**Extracted entries**.
------------------------------

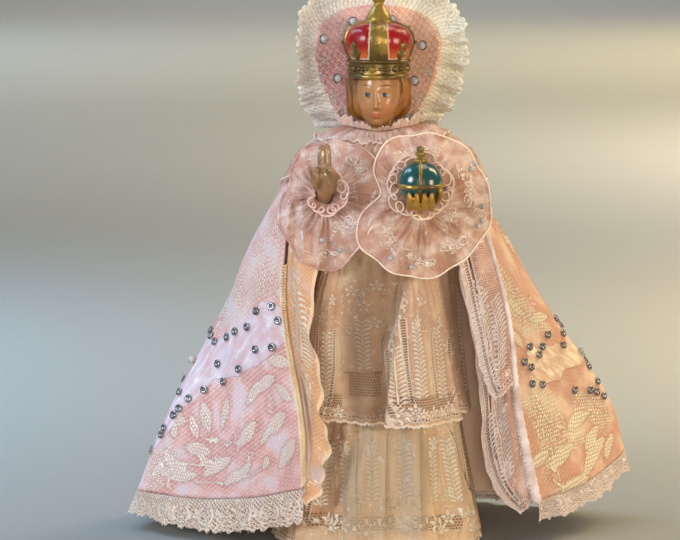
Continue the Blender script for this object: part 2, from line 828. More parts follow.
def bloom_petals(vector: Value) -> tuple[Value, ...]:
    """Five petals about a ring, or a palmette of nine, longest above, for a size below zero: how deep inside one."""
    x, y, size = vector.parts()
    whole, fan = abs(size), size.math("LESS_THAN")
    radius = (x * x + y * y).math("SQRT")
    angle = x.math("ARCTAN2", y * -1.0)
    lobe = (angle * (fan * 4.0 + 5.0)).math("COSINE") * 0.32 + 0.68
    tall = fan * (angle.math("COSINE") * 0.35 - 0.35) + 1.0
    return (lobe * tall * whole - radius & abs(radius - whole * 0.25) - 0.35,)


class Effect(Enum):
    """Effects that several materials share, each a node group: what draws it, its inputs and its outputs."""

    LADDER = (ladder_net, {"Angle": 0.0, "Spacing": 3.0, "Rung": 6.0, "Width": 0.5}, ("Cord",))
    HOLES = (round_holes, {"Pitch": 1.6, "Size": 0.3}, ("Hole",))
    STITCH = (stitching, {"Pitch": 1.0, "Length": 3.0}, ("Height",))
    SCRIBBLE = (scribbled, {"Scale": 0.12, "Width": 0.022, "Share": 0.5}, ("Line",))
    WEAVE = (woven, {"Pitch": 0.5}, ("Height",))
    WEAR = (worn, {"Limit": 0.68, "Scale": 240.0}, ("Chip", "Grime"))
    FERN = (fern_leaves, {"Length": 5.4, "Pitch": 3.1, "Width": 1.9}, ("Reach",))
    BLOOM = (bloom_petals, {}, ("Reach",))

    def group(self) -> bpy.types.NodeTree:
        """The node group, built the first time it is asked for; its first input is a vector."""
        draw, inputs, outputs = self.value
        known = bpy.data.node_groups.get(self.name.lower())
        if known:
            return known
        tree = bpy.data.node_groups.new(self.name.lower(), "ShaderNodeTree")
        tree.interface.new_socket("Vector", in_out="INPUT", socket_type="NodeSocketVector")
        for key, value in inputs.items():
            made = tree.interface.new_socket(key, in_out="INPUT", socket_type="NodeSocketFloat")
            made.default_value = value
        for key in outputs:
            tree.interface.new_socket(key, in_out="OUTPUT", socket_type="NodeSocketFloat")
        graph = Graph(tree)
        given = graph.node("NodeGroupInput").outputs
        drawn = draw(*(Value(graph, given[key]) for key in ("Vector", *inputs)))
        graph.node("NodeGroupOutput", dict(enumerate(drawn)))
        return tree

    def use(self, vector: Value, output: int = 0, **inputs: object) -> Value:
        """Places the group in a material.

        Args:
            vector: what its pattern is drawn over.
            output: the number of the output wanted.
            **inputs: a value for each other input that isn't left as it is.

        Returns:
            The group's output.
        """
        made = vector.graph.node("ShaderNodeGroup", node_tree=self.group())
        for key, value in {"Vector": vector, **inputs}.items():
            vector.graph.feed(made.inputs[key], value)
        return Value(vector.graph, made.outputs[output])


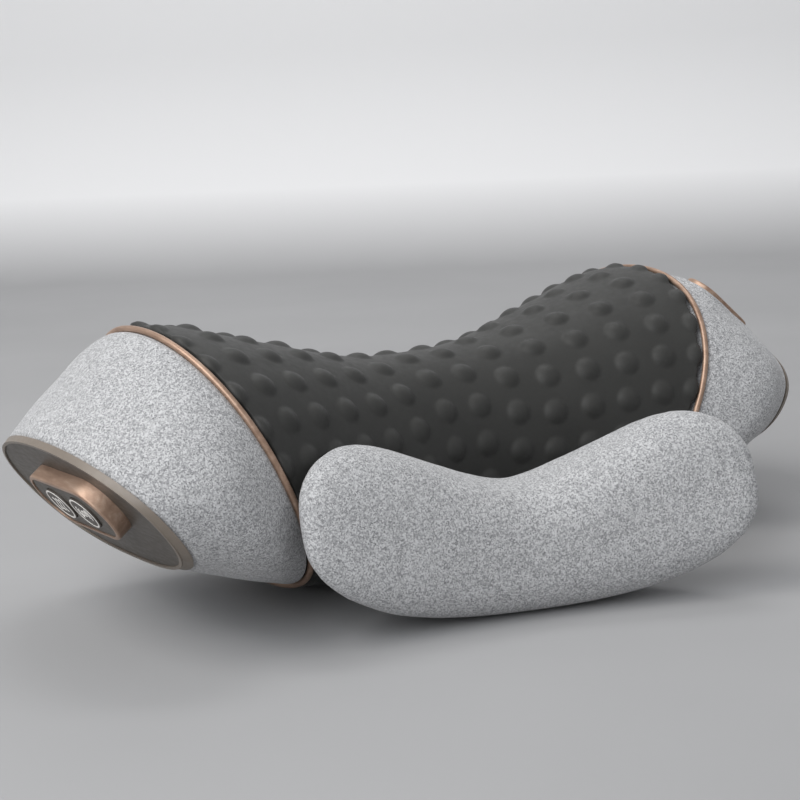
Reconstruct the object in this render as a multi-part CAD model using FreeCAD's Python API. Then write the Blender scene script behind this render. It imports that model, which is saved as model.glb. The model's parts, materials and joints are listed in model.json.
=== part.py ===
"""Heated, vibrating neck-stretch pillow: a saddle-shaped roll with two fabric ends, and a loose pad.

The roll lies along X, its front faces -Y and +Z is up. The origin is the middle of the roll's base,
on the surface it rests on. Lengths are millimetres and angles are degrees.
"""
import FreeCAD, Part
import math
import os

os.makedirs("parts", exist_ok=True)

Vector = FreeCAD.Vector

# ---------------------------------------------------------------- driving dimensions
# Cross-sections of the right half of the roll, from the waist to the end face. Each one is
# a rounded oval in a plane that leans outwards: the x and z of its centre, its y offset,
# half its depth, half its height along the leaning plane, and the lean.
ROLL_SECTIONS = [
    (0.0, 55.5, 0.0, 50.0, 59.5, 0.0),
    (40.0, 57.5, 0.0, 55.0, 61.5, 7.0),
    (88.0, 67.5, -0.5, 67.0, 70.0, 16.0),
    (134.0, 77.5, -1.0, 80.0, 76.0, 24.0),
    (169.0, 72.0, -5.0, 93.0, 59.0, 31.0),
    (203.0, 68.0, -9.0, 76.0, 40.0, 37.3),
]
ROLL_ODD_VALUES = (0, 5)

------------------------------

**Problem statement**.
Gather each line that holds "from".

**Answer for the task**.
Continue the Blender script for this object: part 2, from line 828. More parts follow.
# Cross-sections of the right half of the roll, from the waist to the end face. Each one is